During this entire crisis tired voices of convention have misunderstood the nature of this war and the temporary presence of Americans in exotic places like the Asiatic provinces of the former Soviet Union, the Gulf, or Kurdistan. Instead of seeing such deployments in their proper context of ad hoc military efficacy and reaction to 9/11, they have instead shrilly alleged some sinister conspiracy to harness the world's oil through the use of permanent military deployment abroad and perpetual war.

Fools! The real danger is not that we are interventionists, but rather are on the verge of a weird insularity not seen since the 1920s — a paradox of still being engaged abroad but not in the usual manner of the past. The American Street is in a strangely revolutionary — read "fed-up" — mood. It is growing distant from Europe. It is angry with the Arab world especially, and it is tired with South Korea — and most whiny nations that either take billions of dollars in direct American aid or ankle-bite under the aegis of American arms.

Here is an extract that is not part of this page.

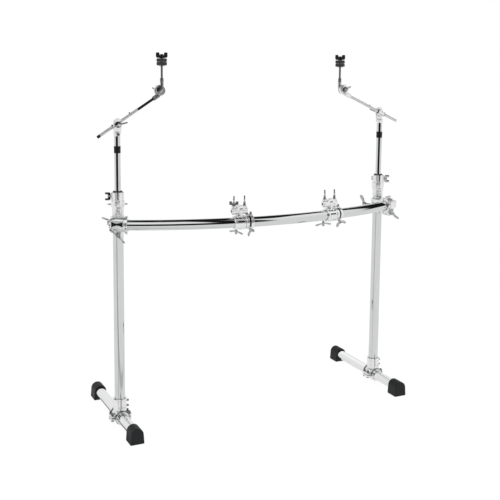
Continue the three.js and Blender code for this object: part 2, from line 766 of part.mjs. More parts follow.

The result is while hothouse analysts in Paris and spoiled teenagers in Seoul with Reeboks and football jerseys damn America the imperialist, the United States they knew is changing right before their eyes in ways that they might not like in the next decade — but that will in fact relieve most Americans.
If this fires your imagination, read the conclusion and post your thoughts.

IMHO, VDH is about the most accurate and succinct, not to mention eloquent, writer available on the Internet regards America, including both goverment policy & actions and public sentiment. He's rather spot-on when it comes to characterizing non-Americans, as well, methinks.